Australia’s influence in Antarctic governance has long been amplified by sustained scientific investment, environmental leadership, and consistent diplomatic engagement in ATS institutions such as the Antarctic Treaty Consultative Meetings, the Committee for Environmental Protection, and the Commission for the Conservation of Antarctic Marine Living Resources. Security‑competition narratives risk marginalising these strengths. Political attention and resources are finite: the more Antarctica is framed as a security theatre, the less space remains for the cooperative foundations that actually protect Australia’s interests.

A more constructive path forward

Australia should continue to carefully monitor and evaluate risks in Antarctica and invest in the mechanisms of the ATS that build confidence and sustain mutual trust: modernised inspection regimes, improved reporting and information exchange, and updated approaches to monitoring compliance at sea. Strengthening these cooperative tools reinforces the norms that have kept the continent peaceful for more than six decades. Australia should avoid allowing security language to shape how Antarctic affairs are publicly understood, particularly when that framing risks eroding the very system that protects Australia’s national interests.

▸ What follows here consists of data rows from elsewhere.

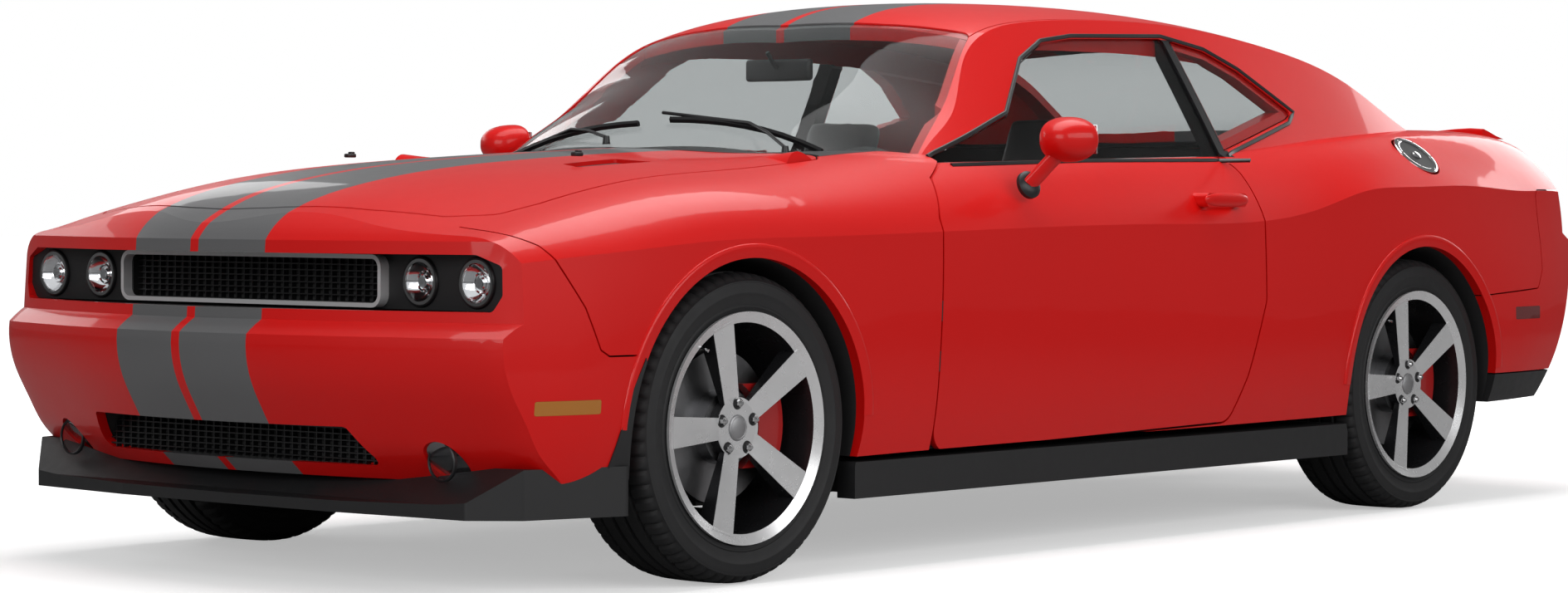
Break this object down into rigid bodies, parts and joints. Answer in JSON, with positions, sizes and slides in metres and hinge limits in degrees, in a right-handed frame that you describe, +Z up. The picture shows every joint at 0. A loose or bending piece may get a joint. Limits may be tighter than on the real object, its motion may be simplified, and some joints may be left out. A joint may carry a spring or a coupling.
{
  "type": "two-door muscle car",
  "caption": "Two-door muscle car with a long hood, short deck, recessed round headlamps, twin hood stripes, opening doors, hood and deck lid, and steered front wheels.",
  "frame": {"origin": "on the ground under the middle of the car's length and width", "axes": "+X to the front, +Y to the left, +Z up"},
  "size_m": [5.0469, 2.1718, 1.4488],
  "materials": {
    "body_red": "gloss red paint",
    "black_plastic": "textured black plastic",
    "structure": "dark primer",
    "glass": "grey tinted glass",
    "lamp_glass": "clear lens",
    "tail_red": "red lens",
    "tyre": "matte rubber",
    "wheel_metal": "machined face",
    "iron": "turned iron",
    "caliper_red": "gloss red",
    "seat_leather": "dark leather",
    "cabin_plastic": "soft dark plastic",
    "chrome": "polished"
  },
  "bodies": {
    "car_body": {"body_side_left": "body_red", "body_side_right": "body_red", "cowl_panel": "black_plastic", "dashboard": "cabin_plastic", "driveline": "iron", "engine_block": "iron", "exhaust": "iron", "fog_lamps": "lamp_glass", "front_bumper_cover": "body_red", "front_fender_left": "body_red", "front_fender_right": "body_red", "front_grille": "black_plastic", "front_seats": "seat_leather", "front_splitter": "black_plastic", "headlamps": "lamp_glass", "lamp_panel": "black_plastic", "quarter_windows": "glass", "rear_bumper_cover": "body_red", "rear_calipers": "caliper_red", "rear_deck_panel": "body_red", "rear_hubs": "iron", "rear_seat": "seat_leather", "rear_valance": "black_plastic", "rear_window": "glass", "roof_panel": "body_red", "side_markers": "tail_red", "side_skirts": "black_plastic", "suspension": "iron", "tail_lamps": "tail_red", "unibody": "structure", "windshield": "glass"},
    "wheel_front_left": {"tyre_front_left": "tyre", "rim_front_left": "wheel_metal", "brake_disc_front_left": "iron"},
    "wheel_front_right": {"tyre_front_right": "tyre", "rim_front_right": "wheel_metal", "brake_disc_front_right": "iron"},
    "wheel_rear_left": {"tyre_rear_left": "tyre", "rim_rear_left": "wheel_metal", "brake_disc_rear_left": "iron"},
    "wheel_rear_right": {"tyre_rear_right": "tyre", "rim_rear_right": "wheel_metal", "brake_disc_rear_right": "iron"},
    "knuckle_left": {"front_knuckle_left": "iron", "front_caliper_left": "caliper_red"},
    "door_left": {"door_glass_left": "glass", "door_left": "body_red", "mirror_left": "body_red"},
    "knuckle_right": {"front_knuckle_right": "iron", "front_caliper_right": "caliper_red"},
    "door_right": {"door_glass_right": "glass", "door_right": "body_red", "mirror_right": "body_red"},
    "steering_wheel": {"steering_wheel": "cabin_plastic"},
    "hood": {"hood_panel": "body_red", "hood_vents": "black_plastic"},
    "deck_lid": {"deck_lid": "body_red"},
    "fuel_door": {"fuel_door": "chrome"}
  },
  "joints": [
    {"name": "steer_left", "type": "hinge", "parent": "car_body", "child": "knuckle_left", "pos_m": [1.5725, 0.792, 0.364], "axis": [0, 0, 1], "range_deg": [-33, 33]},
    {"name": "steer_right", "type": "hinge", "parent": "car_body", "child": "knuckle_right", "pos_m": [1.5725, -0.792, 0.364], "axis": [0, 0, 1], "range_deg": [-34, 34]},
    {"name": "steering_wheel_turn", "type": "hinge", "parent": "car_body", "child": "steering_wheel", "pos_m": [0.41, 0.37, 0.85], "axis": [-0.9135, 0, 0.4067], "range_deg": [-500, 500]},
    {"name": "door_left_hinge", "type": "hinge", "parent": "car_body", "child": "door_left", "pos_m": [0.88499, 0.9475, 0.56221], "axis": [0.0693, 0, -0.9976], "range_deg": [0, 65]},
    {"name": "door_right_hinge", "type": "hinge", "parent": "car_body", "child": "door_right", "pos_m": [0.88499, -0.9475, 0.56221], "axis": [-0.0693, 0, 0.9976], "range_deg": [0, 65]},
    {"name": "hood_hinge", "type": "hinge", "parent": "car_body", "child": "hood", "pos_m": [0.96, 0, 0.965], "axis": [0, -1, 0], "range_deg": [0, 50]},
    {"name": "deck_lid_hinge", "type": "hinge", "parent": "car_body", "child": "deck_lid", "pos_m": [-1.62, 0, 1.04], "axis": [0, 1, 0], "range_deg": [0, 72]},
    {"name": "wheel_front_left_spin", "type": "hinge", "parent": "knuckle_left", "child": "wheel_front_left", "pos_m": [1.5725, 0.8015, 0.364], "axis": [0, 1, 0], "continuous": true},
    {"name": "wheel_front_right_spin", "type": "hinge", "parent": "knuckle_right", "child": "wheel_front_right", "pos_m": [1.5725, -0.8015, 0.364], "axis": [0, 1, 0], "continuous": true},
    {"name": "wheel_rear_left_spin", "type": "hinge", "parent": "car_body", "child": "wheel_rear_left", "pos_m": [-1.3735, 0.8, 0.364], "axis": [0, 1, 0], "continuous": true},
    {"name": "wheel_rear_right_spin", "type": "hinge", "parent": "car_body", "child": "wheel_rear_right", "pos_m": [-1.3735, -0.8, 0.364], "axis": [0, 1, 0], "continuous": true},
    {"name": "fuel_door_hinge", "type": "hinge", "parent": "car_body", "child": "fuel_door", "pos_m": [-1.40382, 0.84262, 1.02957], "axis": [0, 0.7547, -0.6561], "range_deg": [0, 90]}
  ],
  "couplings": [
    {"joint": "steer_right", "follows": "steer_left", "ratio": 1},
    {"joint": "steering_wheel_turn", "follows": "steer_left", "ratio": 15}
  ]
}
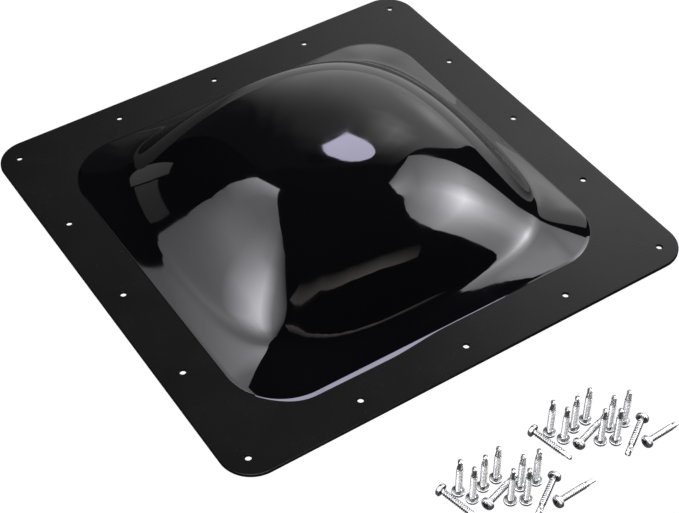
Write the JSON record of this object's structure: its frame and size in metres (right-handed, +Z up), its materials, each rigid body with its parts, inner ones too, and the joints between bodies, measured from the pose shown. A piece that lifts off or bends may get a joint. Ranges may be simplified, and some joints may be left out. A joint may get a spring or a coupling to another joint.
{
  "type": "roof vent cover",
  "caption": "Square roof vent cover: a one-piece moulded sheet with a flat screw flange and a raised glossy dome, with loose self-drilling screws beside it.",
  "frame": {"origin": "centre of the flange's underside, on the roof surface", "axes": "+Z up out of the roof through the dome; +X and +Y along the flange's sides"},
  "size_m": [0.47, 0.6247, 0.0936],
  "materials": {
    "cover_plastic": "gloss dome, satin flange, black",
    "screw_zinc": "bright zinc plated"
  },
  "bodies": {
    "cover": {"dome_shell": "cover_plastic"},
    "screw_01": {"screw_01": "screw_zinc"},
    "screw_02": {"screw_02": "screw_zinc"},
    "screw_03": {"screw_03": "screw_zinc"},
    "screw_04": {"screw_04": "screw_zinc"},
    "screw_05": {"screw_05": "screw_zinc"},
    "screw_06": {"screw_06": "screw_zinc"},
    "screw_07": {"screw_07": "screw_zinc"},
    "screw_08": {"screw_08": "screw_zinc"},
    "screw_09": {"screw_09": "screw_zinc"},
    "screw_10": {"screw_10": "screw_zinc"},
    "screw_11": {"screw_11": "screw_zinc"},
    "screw_12": {"screw_12": "screw_zinc"},
    "screw_13": {"screw_13": "screw_zinc"},
    "screw_14": {"screw_14": "screw_zinc"},
    "screw_15": {"screw_15": "screw_zinc"},
    "screw_16": {"screw_16": "screw_zinc"},
    "screw_17": {"screw_17": "screw_zinc"},
    "screw_18": {"screw_18": "screw_zinc"},
    "screw_19": {"screw_19": "screw_zinc"},
    "screw_20": {"screw_20": "screw_zinc"},
    "screw_21": {"screw_21": "screw_zinc"},
    "screw_22": {"screw_22": "screw_zinc"},
    "screw_23": {"screw_23": "screw_zinc"},
    "screw_24": {"screw_24": "screw_zinc"}
  },
  "joints": [
    {"name": "lift_01", "type": "slide", "parent": "cover", "child": "screw_01", "axis": [0, 0, 1], "range_m": [0, 0.1]},
    {"name": "lift_02", "type": "slide", "parent": "cover", "child": "screw_02", "axis": [0, 0, 1], "range_m": [0, 0.1]},
    {"name": "lift_03", "type": "slide", "parent": "cover", "child": "screw_03", "axis": [0, 0, 1], "range_m": [0, 0.1]},
    {"name": "lift_04", "type": "slide", "parent": "cover", "child": "screw_04", "axis": [0, 0, 1], "range_m": [0, 0.1]},
    {"name": "lift_05", "type": "slide", "parent": "cover", "child": "screw_05", "axis": [0, 0, 1], "range_m": [0, 0.1]},
    {"name": "lift_06", "type": "slide", "parent": "cover", "child": "screw_06", "axis": [0, 0, 1], "range_m": [0, 0.1]},
    {"name": "lift_07", "type": "slide", "parent": "cover", "child": "screw_07", "axis": [0, 0, 1], "range_m": [0, 0.1]},
    {"name": "lift_08", "type": "slide", "parent": "cover", "child": "screw_08", "axis": [0, 0, 1], "range_m": [0, 0.1]},
    {"name": "lift_09", "type": "slide", "parent": "cover", "child": "screw_09", "axis": [0, 0, 1], "range_m": [0, 0.1]},
    {"name": "lift_10", "type": "slide", "parent": "cover", "child": "screw_10", "axis": [0, 0, 1], "range_m": [0, 0.1]},
    {"name": "lift_11", "type": "slide", "parent": "cover", "child": "screw_11", "axis": [0, 0, 1], "range_m": [0, 0.1]},
    {"name": "lift_12", "type": "slide", "parent": "cover", "child": "screw_12", "axis": [0, 0, 1], "range_m": [0, 0.1]},
    {"name": "lift_13", "type": "slide", "parent": "cover", "child": "screw_13", "axis": [0, 0, 1], "range_m": [0, 0.1]},
    {"name": "lift_14", "type": "slide", "parent": "cover", "child": "screw_14", "axis": [0, 0, 1], "range_m": [0, 0.1]},
    {"name": "lift_15", "type": "slide", "parent": "cover", "child": "screw_15", "axis": [0, 0, 1], "range_m": [0, 0.1]},
    {"name": "lift_16", "type": "slide", "parent": "cover", "child": "screw_16", "axis": [0, 0, 1], "range_m": [0, 0.1]},
    {"name": "lift_17", "type": "slide", "parent": "cover", "child": "screw_17", "axis": [0, 0, 1], "range_m": [0, 0.1]},
    {"name": "lift_18", "type": "slide", "parent": "cover", "child": "screw_18", "axis": [0, 0, 1], "range_m": [0, 0.1]},
    {"name": "lift_19", "type": "slide", "parent": "cover", "child": "screw_19", "axis": [0, 0, 1], "range_m": [0, 0.1]},
    {"name": "lift_20", "type": "slide", "parent": "cover", "child": "screw_20", "axis": [0, 0, 1], "range_m": [0, 0.1]},
    {"name": "lift_21", "type": "slide", "parent": "cover", "child": "screw_21", "axis": [0, 0, 1], "range_m": [0, 0.1]},
    {"name": "lift_22", "type": "slide", "parent": "cover", "child": "screw_22", "axis": [0, 0, 1], "range_m": [0, 0.1]},
    {"name": "lift_23", "type": "slide", "parent": "cover", "child": "screw_23", "axis": [0, 0, 1], "range_m": [0, 0.1]},
    {"name": "lift_24", "type": "slide", "parent": "cover", "child": "screw_24", "axis": [0, 0, 1], "range_m": [0, 0.1]}
  ]
}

In Antarctica, narrative is not a peripheral concern – it is part of the architecture of stability. Australia’s long-term interests are best served not by speculatively amplifying threat perceptions, but by reinforcing the legal, diplomatic and scientific foundations that have underpinned 65 years of peace. In this environment, measured restraint is not a sign of weakness; it is the clearest expression of strategic confidence.